И началась для меня совершенно новая служба, новая жизнь. С величайшим удовольствием и теперь еще вспоминаю, что особенно счастливый случай бросил меня в 3-й батальон Дагестанского полка, лучший в полку батальон. Соймонов, характеристику которого я постараюсь по возможности изобразить подробнее, умел поставить себя в отличнейшие отношения и к полковому, и к высшему в крае начальству. Князь Аргутинский особенно к нему благоволил. Полагаю, что только этому обстоятельству и можно приписать лучший состав офицеров в батальоне, а еще более то, что его постоянно, вне очереди, назначали летом в отряды, а на зиму – большей частью на передовые пункты; это было тогда постоянным мечтанием офицеров: возможность получить награду, прибавка к жалованью в виде рационов, отпускавшихся довольно щедро всем, исключая субалтернов, и избавление от слишком близкого соседства с полковым штабом, его педантическими требованиями фронтовых учений и прочим. И батальонный, и все четыре ротных командира, и батальонный лекарь оказались хорошими людьми, с которыми можно было жить, – это весьма облегчило мне первое непривычное время, когда мною овладело в высшей степени тягостное, тоскливое чувство…
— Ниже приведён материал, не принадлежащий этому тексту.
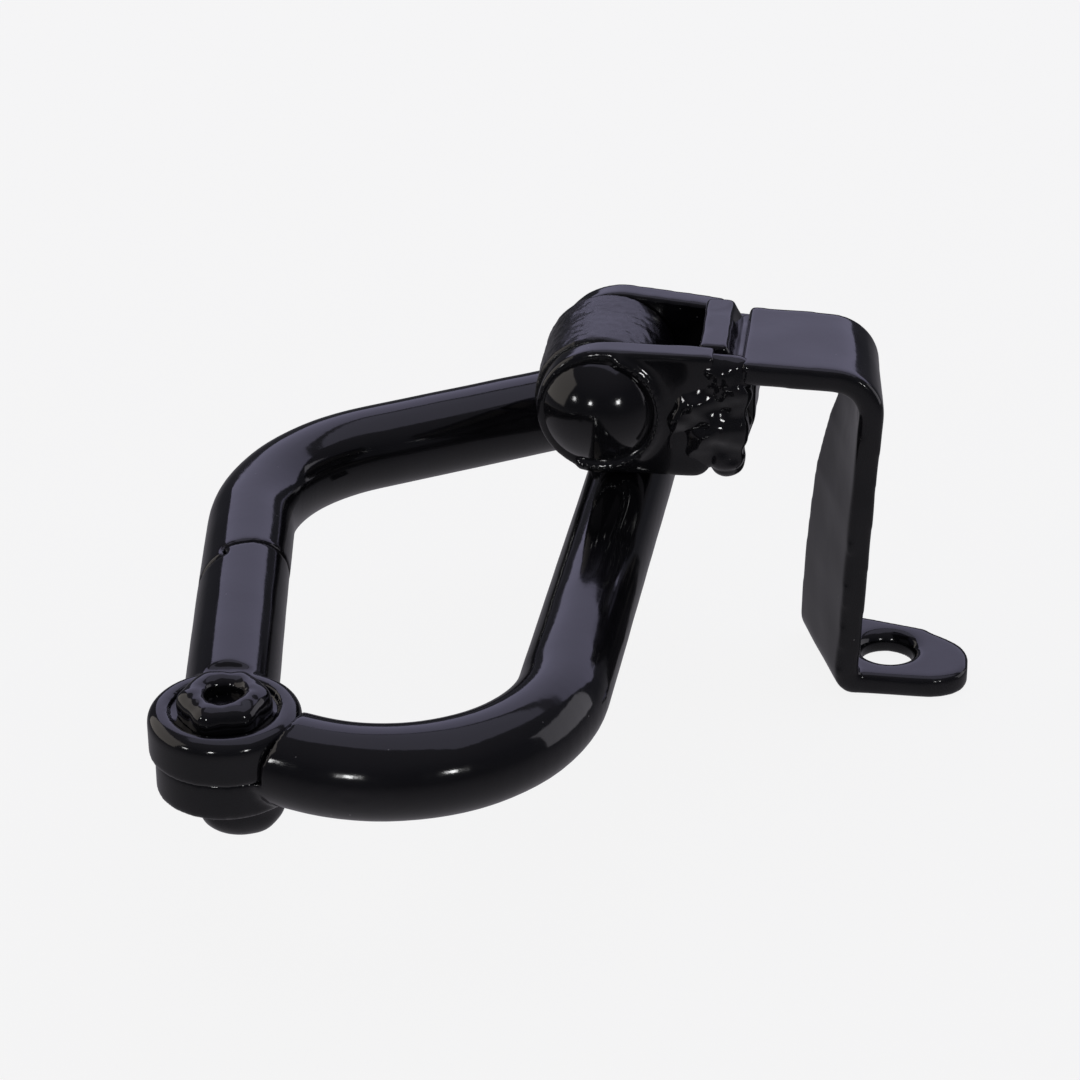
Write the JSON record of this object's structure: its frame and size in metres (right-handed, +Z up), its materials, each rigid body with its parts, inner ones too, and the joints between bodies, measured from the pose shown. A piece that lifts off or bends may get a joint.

Устроившись наскоро в сакле, я прежде всего отправился к моему предместнику, чтобы по возможности получить хоть какое-нибудь понятие о предстоящей мне деятельности. Я встретил штабс-капитана Сеницкого, добрейшего, простейшего человека, вытянувшего в звании вольноопределяющегося чуть ли не 10–12 лет в Одесском егерском полку, занимавшегося там в полковой канцелярия и изучившего до тонкости весь механизм «требований», «зачетов» «на прибылых», «убылых» и прочее. Когда я ему объяснил, что никакого понятия об этом не имею и стал в тупик от этих «зачетов», «прибылых» и т. п., Сеницкий растолковал мне, что в этом-то и заключается вся суть адъютантской должности, потому что она ведет к страшной ответственности: все излишне неправильно вытребованное – провиант, спирт, деньги – взыскивается после вдвое, да кроме того, ведет к разным неприятностям, нередко и под суд; писари большей частью плуты, и если подметят, что адъютант дела не понимает – подведут непременно; все же прочие обязанности адъютанта: небольшая переписка по канцелярии, получение и передача приказаний и прочее – хотя и хлопотливы, но, в сущности, пустяки, которые через несколько дней могут быть усвоены легко всяким. Сеницкий с полнейшей готовностью обещал мне свое содействие к изучению трудной науки о требованиях и зачетах: он еще с месяц оставался при батальоне, и я благодаря ему уразумел эту механику достаточно, все же прочее действительно оказалось пустяками. Батальонер был мною доволен и некоторым образом даже как бы польщен, что: «Вот-де у него адъютант-с офицер, занимавший разные должности, лично известный самому главнокомандующему и всему высшему начальству-с». Даже по поводу моего признания, что я никакого понятия о фронтовой службе не имею, покойник сказал: «Ничего-с, обойдетесь пока без этого; зимой можно будет поучиться, а теперь одно, без чего уже никак нельзя-с – это сигнальчики-с: возьмите старшего горниста да каждый день часик займитесь с ним где-нибудь в сторонке-с, а я вас после проэкзаминую-с». Я так и сделал: в течение нескольких дней выходил с горнистом за аул, усаживались мы на камнях, и трубил он мне по тетрадочке по порядку все номера этой милой музыки, и очень скоро заучил я эти нехитрые мотивы и также бойко мог выдержать экзамен, как и те ординарцы, что в поте лица ежедневно, дрожа, выступали в Ишкарты перед полковым командиром… «Рассыпьтесь молодцы, за камни, за кусты, по два в ряд!» – вертелось на языке как-то невольно по нескольку часов кряду.